#### [Required task]
What is to be transcribed is the run of lines opening with the one that has "flap_reach = 2" and closing with the one that has "obj.data.transform(world)", and only that run, exactly.

-- start Raw data --

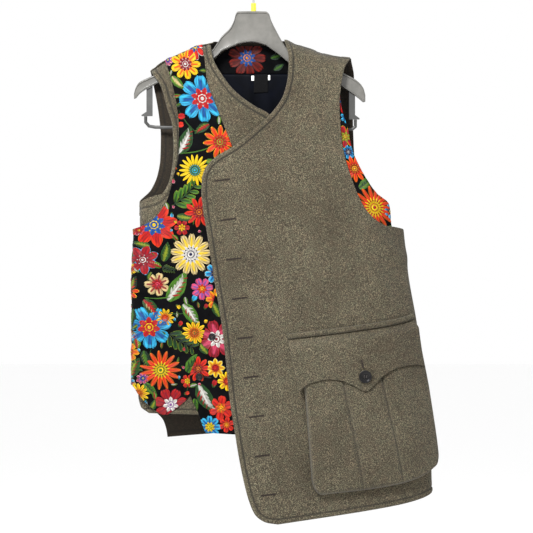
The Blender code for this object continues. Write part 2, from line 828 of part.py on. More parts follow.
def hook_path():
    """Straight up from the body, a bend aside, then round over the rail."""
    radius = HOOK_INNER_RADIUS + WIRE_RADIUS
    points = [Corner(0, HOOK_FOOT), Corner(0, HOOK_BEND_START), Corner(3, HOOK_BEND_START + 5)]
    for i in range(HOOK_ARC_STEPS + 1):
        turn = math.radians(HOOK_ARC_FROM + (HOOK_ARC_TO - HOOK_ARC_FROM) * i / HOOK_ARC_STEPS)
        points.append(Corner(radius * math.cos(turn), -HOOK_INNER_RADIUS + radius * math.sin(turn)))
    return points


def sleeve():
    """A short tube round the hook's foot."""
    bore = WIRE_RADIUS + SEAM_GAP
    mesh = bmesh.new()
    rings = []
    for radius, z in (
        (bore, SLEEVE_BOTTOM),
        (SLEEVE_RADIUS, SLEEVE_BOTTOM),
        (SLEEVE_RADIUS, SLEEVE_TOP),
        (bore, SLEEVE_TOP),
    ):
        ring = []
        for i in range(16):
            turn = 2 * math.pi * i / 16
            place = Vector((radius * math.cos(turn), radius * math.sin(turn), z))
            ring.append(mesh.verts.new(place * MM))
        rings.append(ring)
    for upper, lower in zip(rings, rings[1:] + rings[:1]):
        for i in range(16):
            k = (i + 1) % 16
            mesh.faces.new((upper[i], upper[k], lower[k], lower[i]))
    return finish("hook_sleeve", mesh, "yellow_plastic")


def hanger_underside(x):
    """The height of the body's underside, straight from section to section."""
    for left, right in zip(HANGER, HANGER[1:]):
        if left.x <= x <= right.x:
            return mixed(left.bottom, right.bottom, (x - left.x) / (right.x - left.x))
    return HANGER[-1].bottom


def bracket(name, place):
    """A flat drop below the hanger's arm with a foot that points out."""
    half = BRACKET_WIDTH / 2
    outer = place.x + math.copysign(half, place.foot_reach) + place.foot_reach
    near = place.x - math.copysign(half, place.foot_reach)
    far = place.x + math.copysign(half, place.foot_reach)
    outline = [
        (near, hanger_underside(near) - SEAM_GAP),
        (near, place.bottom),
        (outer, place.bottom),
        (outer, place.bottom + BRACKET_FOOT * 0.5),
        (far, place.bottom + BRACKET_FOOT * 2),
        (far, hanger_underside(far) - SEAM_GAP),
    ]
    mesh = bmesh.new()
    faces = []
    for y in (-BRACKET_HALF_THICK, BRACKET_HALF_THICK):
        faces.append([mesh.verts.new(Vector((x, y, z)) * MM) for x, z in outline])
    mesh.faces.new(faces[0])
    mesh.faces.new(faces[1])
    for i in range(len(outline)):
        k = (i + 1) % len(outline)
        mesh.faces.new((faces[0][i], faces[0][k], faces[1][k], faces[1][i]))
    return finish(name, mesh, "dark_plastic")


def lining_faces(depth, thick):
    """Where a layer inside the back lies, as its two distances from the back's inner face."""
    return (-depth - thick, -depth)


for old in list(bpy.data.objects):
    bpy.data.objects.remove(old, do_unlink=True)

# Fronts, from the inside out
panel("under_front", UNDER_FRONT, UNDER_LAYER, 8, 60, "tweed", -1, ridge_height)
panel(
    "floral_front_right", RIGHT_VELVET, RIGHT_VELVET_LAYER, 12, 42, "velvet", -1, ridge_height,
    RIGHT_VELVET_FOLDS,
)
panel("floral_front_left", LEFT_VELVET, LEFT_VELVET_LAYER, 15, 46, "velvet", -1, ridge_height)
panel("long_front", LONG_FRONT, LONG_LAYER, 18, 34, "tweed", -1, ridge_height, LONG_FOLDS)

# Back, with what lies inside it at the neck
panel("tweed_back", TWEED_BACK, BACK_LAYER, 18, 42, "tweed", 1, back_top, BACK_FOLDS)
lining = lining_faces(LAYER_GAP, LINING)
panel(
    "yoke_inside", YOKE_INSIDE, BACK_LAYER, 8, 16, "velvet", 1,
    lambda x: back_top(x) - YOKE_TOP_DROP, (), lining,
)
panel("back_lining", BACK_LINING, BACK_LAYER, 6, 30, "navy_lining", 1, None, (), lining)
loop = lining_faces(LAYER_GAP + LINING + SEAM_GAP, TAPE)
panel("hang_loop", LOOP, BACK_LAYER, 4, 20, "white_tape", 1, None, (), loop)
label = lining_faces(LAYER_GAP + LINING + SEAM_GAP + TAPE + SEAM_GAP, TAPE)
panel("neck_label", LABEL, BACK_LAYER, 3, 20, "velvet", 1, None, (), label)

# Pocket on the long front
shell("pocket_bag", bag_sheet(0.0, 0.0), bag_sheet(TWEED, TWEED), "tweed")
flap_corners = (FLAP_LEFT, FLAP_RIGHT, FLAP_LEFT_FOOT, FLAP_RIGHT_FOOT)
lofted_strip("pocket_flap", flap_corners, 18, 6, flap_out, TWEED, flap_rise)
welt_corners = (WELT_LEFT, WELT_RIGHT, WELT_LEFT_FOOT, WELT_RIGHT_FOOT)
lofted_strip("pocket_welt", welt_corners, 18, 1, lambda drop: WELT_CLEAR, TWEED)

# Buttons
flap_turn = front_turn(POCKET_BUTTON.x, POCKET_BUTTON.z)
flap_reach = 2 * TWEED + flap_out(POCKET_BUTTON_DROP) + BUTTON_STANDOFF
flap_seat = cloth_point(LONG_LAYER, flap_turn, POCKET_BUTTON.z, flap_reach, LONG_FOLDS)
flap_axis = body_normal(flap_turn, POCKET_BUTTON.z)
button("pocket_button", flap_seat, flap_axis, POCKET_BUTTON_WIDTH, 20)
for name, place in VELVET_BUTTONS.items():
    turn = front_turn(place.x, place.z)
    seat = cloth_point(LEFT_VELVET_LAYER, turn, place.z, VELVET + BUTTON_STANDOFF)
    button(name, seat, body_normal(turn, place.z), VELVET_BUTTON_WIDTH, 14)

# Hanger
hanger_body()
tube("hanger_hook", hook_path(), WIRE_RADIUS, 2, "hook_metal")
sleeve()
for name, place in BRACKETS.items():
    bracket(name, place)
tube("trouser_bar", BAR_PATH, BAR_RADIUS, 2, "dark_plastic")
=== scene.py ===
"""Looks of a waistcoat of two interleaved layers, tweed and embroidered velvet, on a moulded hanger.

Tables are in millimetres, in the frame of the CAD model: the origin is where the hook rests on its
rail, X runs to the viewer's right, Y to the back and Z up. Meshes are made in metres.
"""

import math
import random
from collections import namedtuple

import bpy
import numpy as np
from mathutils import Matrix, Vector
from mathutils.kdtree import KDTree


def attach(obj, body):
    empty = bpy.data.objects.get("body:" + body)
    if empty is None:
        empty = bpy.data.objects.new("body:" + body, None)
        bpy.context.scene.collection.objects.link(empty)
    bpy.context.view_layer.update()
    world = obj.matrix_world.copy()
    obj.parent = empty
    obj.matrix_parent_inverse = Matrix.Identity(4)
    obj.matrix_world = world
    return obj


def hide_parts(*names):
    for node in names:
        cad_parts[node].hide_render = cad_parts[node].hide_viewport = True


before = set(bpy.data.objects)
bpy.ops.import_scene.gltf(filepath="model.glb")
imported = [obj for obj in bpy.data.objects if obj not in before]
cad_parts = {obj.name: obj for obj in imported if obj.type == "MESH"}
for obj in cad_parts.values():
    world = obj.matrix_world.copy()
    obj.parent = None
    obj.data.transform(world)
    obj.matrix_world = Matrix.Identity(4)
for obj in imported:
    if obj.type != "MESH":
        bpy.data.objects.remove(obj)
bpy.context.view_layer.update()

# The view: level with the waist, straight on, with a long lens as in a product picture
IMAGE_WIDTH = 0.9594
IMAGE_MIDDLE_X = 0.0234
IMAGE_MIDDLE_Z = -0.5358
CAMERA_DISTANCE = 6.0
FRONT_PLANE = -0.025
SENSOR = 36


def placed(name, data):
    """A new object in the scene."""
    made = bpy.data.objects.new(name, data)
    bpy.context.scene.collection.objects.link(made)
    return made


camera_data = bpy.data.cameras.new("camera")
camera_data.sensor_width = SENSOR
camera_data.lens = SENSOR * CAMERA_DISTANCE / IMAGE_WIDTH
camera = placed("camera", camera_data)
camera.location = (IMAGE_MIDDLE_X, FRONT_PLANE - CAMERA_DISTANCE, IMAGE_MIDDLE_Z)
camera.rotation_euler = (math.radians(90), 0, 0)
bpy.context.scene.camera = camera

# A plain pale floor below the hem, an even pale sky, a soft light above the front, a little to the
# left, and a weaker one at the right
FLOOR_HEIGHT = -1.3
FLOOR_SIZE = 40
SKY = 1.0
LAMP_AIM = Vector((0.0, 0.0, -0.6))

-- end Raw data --

#### [Solution to the problem]
flap_reach = 2 * TWEED + flap_out(POCKET_BUTTON_DROP) + BUTTON_STANDOFF
flap_seat = cloth_point(LONG_LAYER, flap_turn, POCKET_BUTTON.z, flap_reach, LONG_FOLDS)
flap_axis = body_normal(flap_turn, POCKET_BUTTON.z)
button("pocket_button", flap_seat, flap_axis, POCKET_BUTTON_WIDTH, 20)
for name, place in VELVET_BUTTONS.items():
    turn = front_turn(place.x, place.z)
    seat = cloth_point(LEFT_VELVET_LAYER, turn, place.z, VELVET + BUTTON_STANDOFF)
    button(name, seat, body_normal(turn, place.z), VELVET_BUTTON_WIDTH, 14)

# Hanger
hanger_body()
tube("hanger_hook", hook_path(), WIRE_RADIUS, 2, "hook_metal")
sleeve()
for name, place in BRACKETS.items():
    bracket(name, place)
tube("trouser_bar", BAR_PATH, BAR_RADIUS, 2, "dark_plastic")
=== scene.py ===
"""Looks of a waistcoat of two interleaved layers, tweed and embroidered velvet, on a moulded hanger.

Tables are in millimetres, in the frame of the CAD model: the origin is where the hook rests on its
rail, X runs to the viewer's right, Y to the back and Z up. Meshes are made in metres.
"""

import math
import random
from collections import namedtuple

import bpy
import numpy as np
from mathutils import Matrix, Vector
from mathutils.kdtree import KDTree


def attach(obj, body):
    empty = bpy.data.objects.get("body:" + body)
    if empty is None:
        empty = bpy.data.objects.new("body:" + body, None)
        bpy.context.scene.collection.objects.link(empty)
    bpy.context.view_layer.update()
    world = obj.matrix_world.copy()
    obj.parent = empty
    obj.matrix_parent_inverse = Matrix.Identity(4)
    obj.matrix_world = world
    return obj


def hide_parts(*names):
    for node in names:
        cad_parts[node].hide_render = cad_parts[node].hide_viewport = True


before = set(bpy.data.objects)
bpy.ops.import_scene.gltf(filepath="model.glb")
imported = [obj for obj in bpy.data.objects if obj not in before]
cad_parts = {obj.name: obj for obj in imported if obj.type == "MESH"}
for obj in cad_parts.values():
    world = obj.matrix_world.copy()
    obj.parent = None
    obj.data.transform(world)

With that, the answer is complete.